Board Chairman Tom Dobbins said that he and the other board members have no plans to resign.

“I don’t believe the governor has all the information on what’s going on and it’s too bad,” Dobbins said. “It’s getting out of hand here.”

The Board of Harbor Commissioners is composed of two members appointed by Portland’s city council, two more from South Portland, and a fifth appointed by the governor. Dobbins was first appointed by former Gov. John Baldacci and later re-appointed by LePage.

“The governor’s mercurial position on pilotage issues has been disappointing to the pilots,” said Twain Braden, a lawyer for the Portland Pilots.
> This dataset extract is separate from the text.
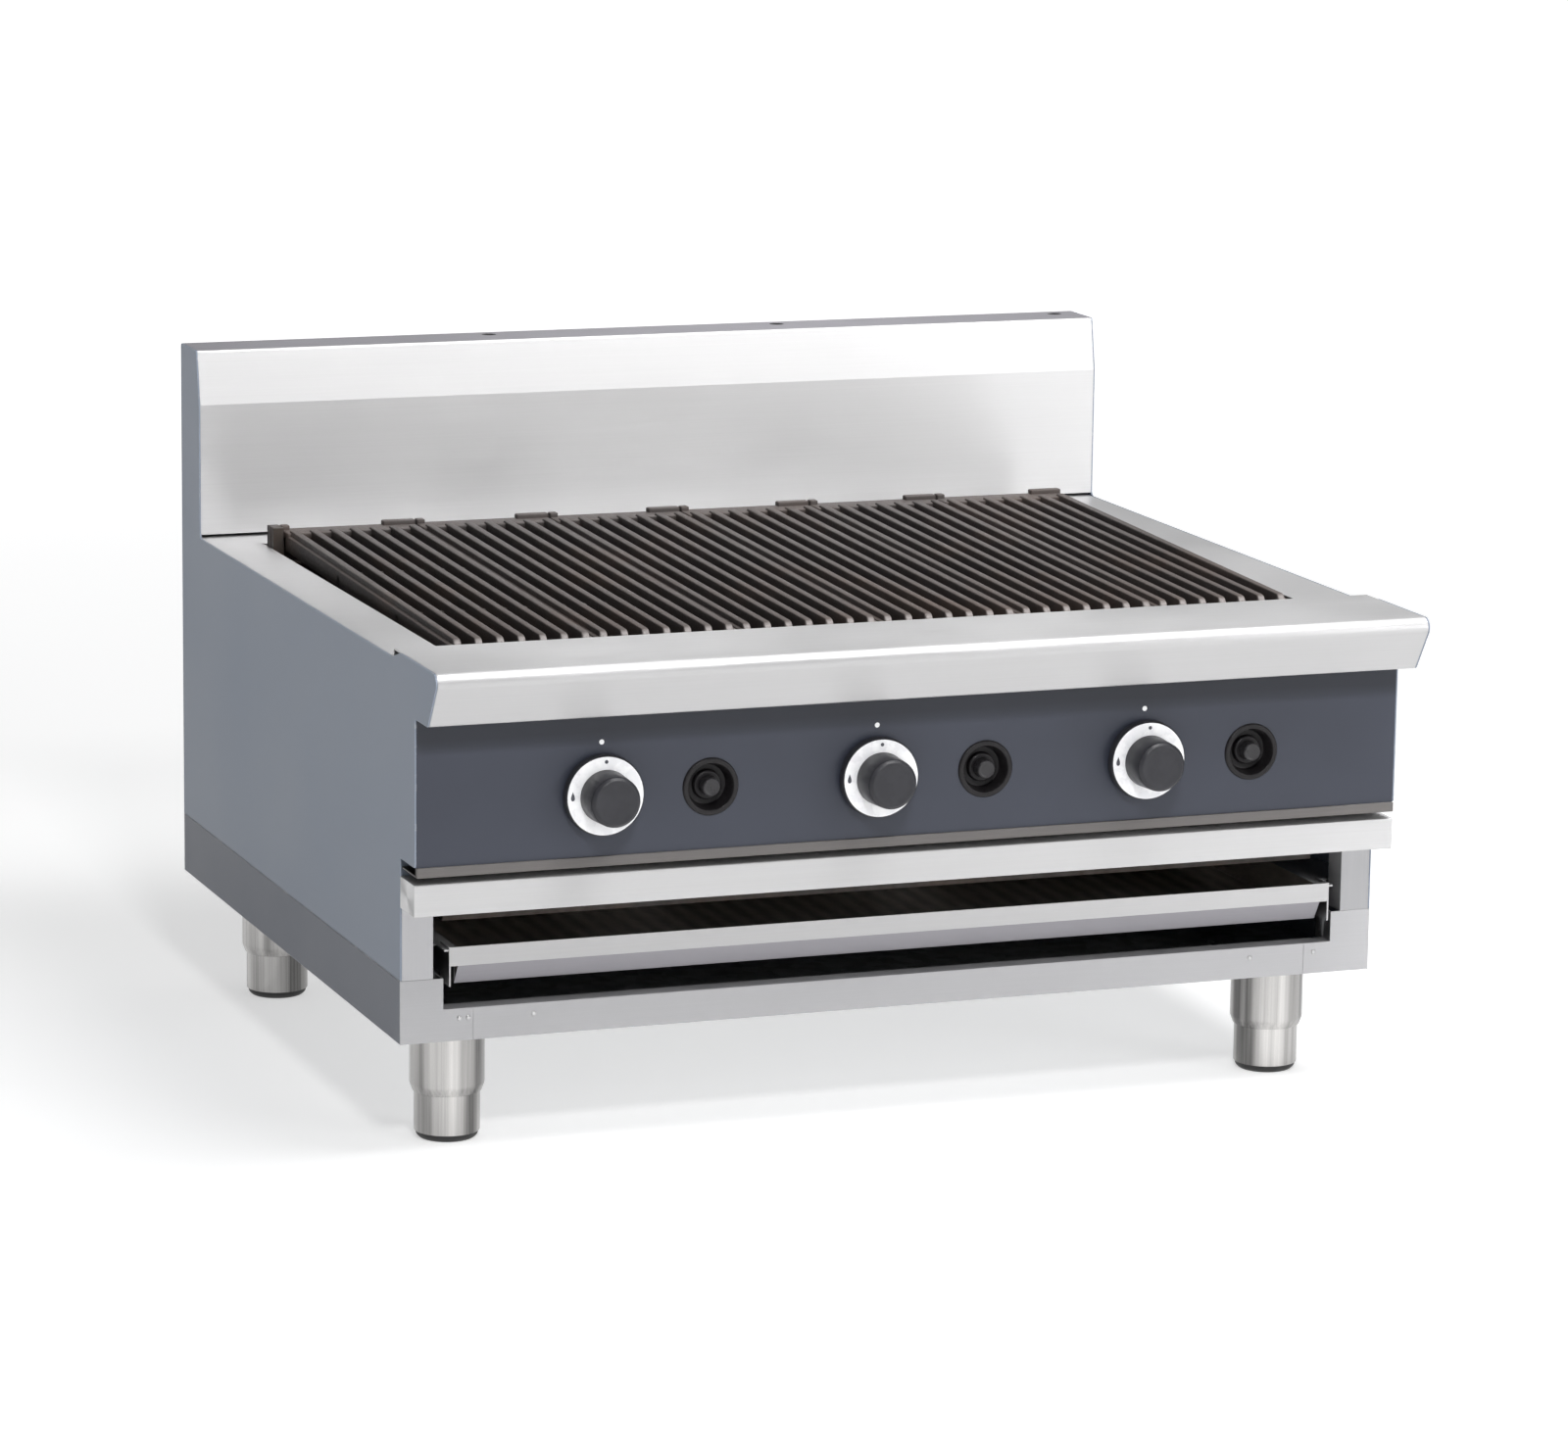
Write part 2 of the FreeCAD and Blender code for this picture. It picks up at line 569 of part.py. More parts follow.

A spokeswoman for the governor did not immediately respond to requests for comment Wednesday.

Portland’s two active pilots requested the fee increase because, they said, the drop in traffic in and out of the port has hurt their bottom line and forced them to cut staff. But the harbor board has not required that the pilots open their books for a full examination, despite repeated requests from lawyer Harold Pachios, who represents Bay Ferries Ltd.

Pachios provided LePage’s letters to the Bangor Daily News, but otherwise did not comment. The requested resignations were first reported by Munjoy Hill News, a Portland blog.
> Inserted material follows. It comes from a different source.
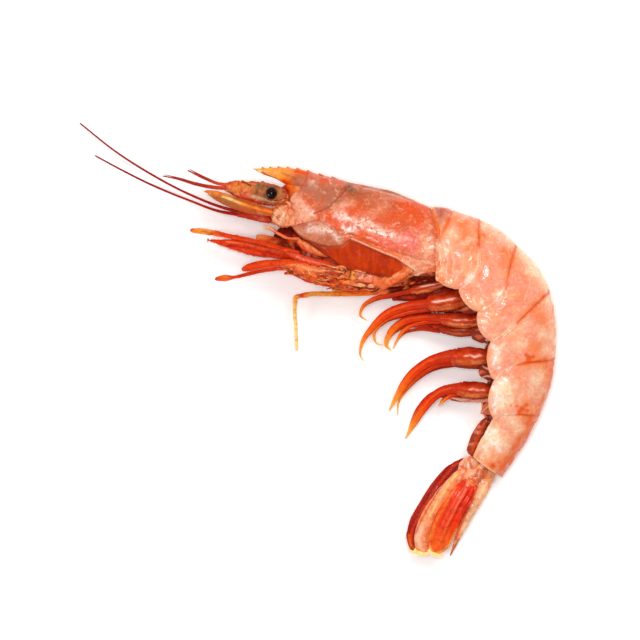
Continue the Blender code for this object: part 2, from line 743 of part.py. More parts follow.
# Rows: x and y in pixels, then height and diameter in mm, from the root to the tip.
LEG_ROWS = {
    1: [
        (300.0, 253.5, 15.3, 1.5),
        (288.0, 251.0, 14.6, 1.7),
        (274.0, 246.6, 13.2, 1.6),
        (256.0, 241.6, 11.4, 1.5),
        (232.0, 236.6, 9.0, 1.4),
        (212.0, 232.6, 7.4, 1.8),
        (200.0, 231.0, 6.8, 1.9),
        (189.8, 230.2, 6.4, 1.1),
    ],
    2: [
        (338.0, 274.6, 14.6, 2.0),
        (316.0, 269.6, 14.8, 2.4),
        (296.0, 263.8, 14.6, 2.6),
        (276.0, 263.4, 13.2, 2.4),
        (260.0, 265.2, 12.2, 2.8),
        (250.0, 267.4, 11.6, 2.6),
        (241.6, 269.8, 11.2, 1.2),
    ],
    3: [
        (352.0, 284.6, 13.6, 2.2),
        (328.0, 281.0, 13.7, 2.6),
        (304.0, 274.4, 12.9, 2.4),
        (290.0, 268.4, 11.6, 2.0),
        (270.0, 269.2, 9.8, 1.5),
        (248.0, 274.0, 8.4, 1.2),
        (233.0, 277.4, 7.6, 1.2),
        (224.0, 278.0, 7.2, 2.1),
        (214.6, 279.2, 6.8, 1.0),
    ],
    4: [
        (400.0, 283.6, 13.6, 1.6),
        (380.0, 285.2, 14.6, 1.7),
        (358.0, 284.2, 15.8, 1.6),
        (341.0, 282.0, 16.4, 1.4),
        (333.0, 284.0, 16.0, 1.2),
        (342.0, 288.0, 14.6, 1.0),
        (360.0, 289.6, 13.6, 0.8),
    ],
    5: [
        (412.0, 285.0, 12.0, 1.4),
        (396.0, 289.4, 11.4, 1.7),
        (374.0, 292.4, 10.0, 1.8),
        (340.0, 294.0, 7.4, 1.6),
        (304.0, 295.2, 5.4, 1.5),
        (296.0, 297.4, 4.9, 1.4),
        (294.8, 305.0, 4.3, 1.2),
        (295.8, 328.0, 2.3, 1.0),
        (297.0, 350.6, 0.9, 0.8),
    ],
}
# The last right leg is folded back on itself under the body.
RIGHT_LEG_5 = [
    (408.0, 285.5, 7.0, 1.5),
    (390.0, 289.0, 6.0, 1.7),
    (364.0, 291.4, 4.6, 1.6),
    (342.0, 291.6, 3.4, 1.4),
    (334.0, 289.6, 2.6, 1.3),
    (344.0, 287.0, 1.6, 1.1),
    (366.0, 287.6, 1.1, 0.9),
    (388.0, 288.6, 0.9, 0.7),
]
LEG_STEPS = {1: 14, 2: 12, 3: 15, 4: 13, 5: 18}
RIGHT_LEG_STEPS = {1: 11, 2: 9, 3: 12, 4: 10, 5: 15}
RIGHT_LEG_KEEP = {1: 0.84, 2: 0.84, 3: 0.55, 4: 0.84}
RIGHT_LEG_SHIFT = {1: (2.0, 1.0), 2: (2.0, 2.5), 3: (3.0, 5.5), 4: (0.0, 0.0)}
RIGHT_LEG_DROP = {1: RIGHT_DROP, 2: RIGHT_DROP, 3: RIGHT_DROP, 4: -1.0}

for number, rows in LEG_ROWS.items():
    tube(f"leg_{number}_left", rows, LIMB, steps=LEG_STEPS[number])
    if number in RIGHT_LEG_SHIFT:
        keep, shift, drop = RIGHT_LEG_KEEP[number], RIGHT_LEG_SHIFT[number], RIGHT_LEG_DROP[number]
        rows = under(rows, HEAD_MIDDLE, keep, shift, drop)
    else:
        rows = RIGHT_LEG_5
    tube(f"leg_{number}_right", rows, LIMB, steps=RIGHT_LEG_STEPS[number])


# ------------------------------------------------ swimmerets: a stout base with one or two lashes

# For each pair: base, outer lash, inner lash. Rows: x and y in pixels, then height, breadth and thickness
# in mm.
SWIMMERETS = {
    1: (
        [(446.0, 282.4, 10.8, 1.8, 1.8), (430.0, 285.4, 10.4, 3.4, 2.2), (408.0, 290.8, 8.8, 2.6, 1.6)],
        [
            (414.0, 289.4, 9.1, 2.4, 1.6),
            (392.0, 294.6, 7.6, 1.7, 1.3),
            (374.0, 299.0, 6.2, 1.4, 1.0),
            (362.8, 307.0, 5.0, 1.1, 0.8),
            (360.4, 315.6, 3.8, 0.7, 0.6),
            (367.0, 320.6, 3.0, 0.3, 0.3),
        ],
    ),
    2: (
        [(470.0, 298.0, 11.4, 3.0, 2.4), (450.0, 301.0, 11.4, 5.6, 3.0), (426.0, 304.6, 10.6, 4.4, 2.4)],
        [
            (432.0, 303.4, 10.8, 3.2, 2.0),
            (408.0, 306.4, 9.8, 3.0, 1.6),
            (388.0, 313.6, 8.6, 2.8, 1.3),
            (372.0, 328.0, 6.6, 2.0, 1.0),
            (361.6, 345.0, 4.6, 1.1, 0.7),
            (360.6, 356.0, 3.4, 0.6, 0.5),
            (364.0, 361.4, 2.8, 0.3, 0.3),
        ],
        [
            (430.0, 308.4, 10.0, 1.8, 1.4),
            (404.0, 313.2, 9.0, 1.7, 1.1),
            (384.0, 321.0, 7.6, 1.4, 0.9),
            (374.2, 333.0, 6.0, 1.0, 0.8),
            (377.0, 343.6, 5.0, 0.5, 0.5),
            (383.5, 345.0, 4.6, 0.3, 0.3),
        ],
    ),
    3: (
        [(484.0, 320.0, 9.9, 3.2, 2.0), (464.0, 321.0, 9.7, 4.8, 2.4), (440.0, 318.4, 8.9, 3.6, 1.8)],
        [
            (444.0, 317.8, 9.0, 3.0, 1.6),
            (422.0, 317.6, 7.2, 2.4, 1.3),
            (402.0, 322.4, 5.6, 2.4, 1.1),
            (389.6, 334.4, 4.2, 2.0, 1.0),
            (386.6, 345.6, 3.2, 1.2, 0.8),
            (391.4, 350.8, 2.6, 0.4, 0.4),
        ],
        [
            (442.0, 321.4, 8.5, 1.6, 1.2),
            (420.0, 323.0, 6.6, 1.4, 0.9),
            (403.6, 330.8, 4.8, 1.1, 0.8),
            (396.4, 342.0, 3.6, 0.7, 0.6),
            (393.2, 349.0, 2.8, 0.5, 0.4),
        ],
    ),
    4: (
        [(492.0, 357.0, 9.6, 4.2, 2.4), (470.0, 356.6, 9.8, 6.2, 3.0), (449.0, 357.2, 9.0, 4.8, 2.2)],
        [
            (454.0, 355.6, 9.2, 4.4, 1.9),
            (430.0, 361.6, 8.0, 3.2, 1.5),
            (410.0, 377.0, 6.2, 2.9, 1.2),
            (398.0, 395.0, 4.4, 1.9, 0.9),
            (389.0, 411.4, 3.0, 0.4, 0.4),
        ],
        [
            (458.0, 360.6, 8.8, 1.8, 1.2),
            (432.0, 367.4, 6.9, 1.6, 0.9),
            (411.0, 384.0, 4.8, 1.2, 0.8),
            (398.4, 404.0, 3.0, 0.7, 0.5),
            (398.0, 416.4, 2.4, 0.3, 0.3),
        ],
    ),
    5: (
        [(493.0, 391.0, 8.4, 3.8, 2.2), (474.0, 390.4, 8.6, 5.6, 2.6), (455.0, 388.4, 7.8, 3.8, 2.0)],
        [
            (461.0, 388.0, 8.0, 3.6, 1.7),
            (441.0, 392.0, 7.0, 3.0, 1.4),
            (424.0, 408.0, 5.2, 2.7, 1.1),
            (413.0, 426.0, 3.6, 1.7, 0.8),
            (405.4, 439.4, 2.4, 0.4, 0.4),
        ],
        [
            (466.0, 391.6, 8.0, 1.8, 1.2),
            (450.0, 396.4, 6.6, 1.4, 0.8),
            (438.0, 406.0, 5.2, 0.5, 0.4),
        ],
    ),
}
# How far each right swimmeret shows beyond the left one, in pixels.
RIGHT_SHIFT = {1: (2.0, 2.0), 2: (2.0, 3.0), 3: (-1.0, 10.0), 4: (1.0, 3.5), 5: (-10.5, 5.0)}
RIGHT_KEEP = 0.86
RIGHT_SLIM = 0.78
# The share of that shift which is left at the tip of a lash, where it lies under the left one.
RIGHT_TIP_SHIFT = 0.1


def right_swimmeret(rows, number, root_height, keep, tip_shift):
    """The right-hand limb of a pair, slimmer and lower, which shows beyond the left one by its shift."""
    middle = (TAIL_JOINTS[number, 4] + TAIL_JOINTS[number - 1, 4]) / 2 - REST_PRESS
    route = smooth(rows, ROUTE_STEPS)[: round(ROUTE_STEPS * keep)]
    fade = np.linspace(1.0, tip_shift, len(route))
    route[:, :2] += np.outer(fade, RIGHT_SHIFT[number])
    route[:, 2] = np.maximum(2 * middle - 2 * root_height + route[:, 2], RIGHT_LOWEST)
    route[:, 3:] *= RIGHT_SLIM
    return route


def build_swimmeret(name, base, lashes, sides, steps):
    pieces = [limb("base", base, LIMB, sides=sides, steps=5)]
    pieces.extend(limb("lash", lash, LIMB, sides=sides, steps=steps) for lash in lashes)
    fused(name, *pieces)


for number, (base, *lashes) in SWIMMERETS.items():
    root_height = base[0][2]
    build_swimmeret(f"pleopod_{number}_left", base, lashes, 8, 10)
    base = right_swimmeret(base, number, root_height, 1.0, 1.0)
    lashes = [right_swimmeret(lash, number, root_height, RIGHT_KEEP, RIGHT_TIP_SHIFT) for lash in lashes]
    build_swimmeret(f"pleopod_{number}_right", base, lashes, 6, 8)
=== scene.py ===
import math

import bmesh
import bpy
import numpy as np
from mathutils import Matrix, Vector, noise


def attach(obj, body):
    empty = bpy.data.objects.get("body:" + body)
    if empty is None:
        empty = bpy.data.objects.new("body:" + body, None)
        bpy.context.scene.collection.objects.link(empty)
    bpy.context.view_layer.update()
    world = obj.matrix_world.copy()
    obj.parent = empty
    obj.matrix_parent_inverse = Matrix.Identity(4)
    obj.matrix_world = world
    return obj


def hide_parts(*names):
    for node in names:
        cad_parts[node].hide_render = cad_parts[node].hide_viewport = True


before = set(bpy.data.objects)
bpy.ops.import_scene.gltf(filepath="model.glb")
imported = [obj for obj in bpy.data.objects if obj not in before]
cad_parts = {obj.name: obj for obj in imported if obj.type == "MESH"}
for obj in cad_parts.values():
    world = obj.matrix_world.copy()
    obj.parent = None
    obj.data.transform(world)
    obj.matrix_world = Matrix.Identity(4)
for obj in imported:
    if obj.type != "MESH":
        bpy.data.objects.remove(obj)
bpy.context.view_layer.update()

# ---------------------------------------------------------------- tail
# Six arched plates of thin, wet shell, each full of pale flesh. The rear lip of each plate lies over the
# front of the next, and its two sides hang down as rounded flaps, so that the tail can curl.

MM = 0.001
PIXEL = 0.31 * MM
PHOTO_ORIGIN = (317.1, 339.1)


def at(x_px, y_px, height=0.0):
    """Points over these pixels of the photograph, at this height above the table in mm."""
    x_px, y_px, height = np.broadcast_arrays(x_px, y_px, height)
    places = ((x_px - PHOTO_ORIGIN[0]) * PIXEL, (PHOTO_ORIGIN[1] - y_px) * PIXEL, height * MM)
    return np.stack(places, axis=-1)


def pixels(points):
    """The pixels, x and y, that these points lie over."""
    return points[..., 0] / PIXEL + PHOTO_ORIGIN[0], PHOTO_ORIGIN[1] - points[..., 1] / PIXEL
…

LePage called the fee hike “just another tax increase on businesses.” But the pilots contend that the increase is needed and brings Portland’s pilotage rates into line with those in nearby ports.

Minimum fees range from from $2,370 in Searsport to $750 in Portsmouth, according to the pilots.

In response to the fee increase, LePage wrote that he will throw his support behind legislation to exempt “certain vessels” from paying pilot fees.

On Thursday, the Legislature’s Transportation Committee will hold a first hearing on a bill that would reduce the pilotage requirements on ferries traveling between Portland, Bar Harbor and Nova Scotia.

Sponsored by Sen. Mark Dion, D-Portland, the bill would exempt U.S.-flagged ships from taking on a pilot after 15 pilot-assisted trips, while foreign flagged vessels would be exempt after a number of pilot-assisted trips to be determined by a regulatory board.

This would essentially restore a state law that, until 2012, exempt ferries calling on Bar Harbor and Portland from having to take on a pilot every time they entered or left state waters. That law was changed in a year when Bay Ferries wasn’t running a route to Maine.

Dobbins said the new bill would make it harder to hold foreign-operated ships accountable in the event of an accident.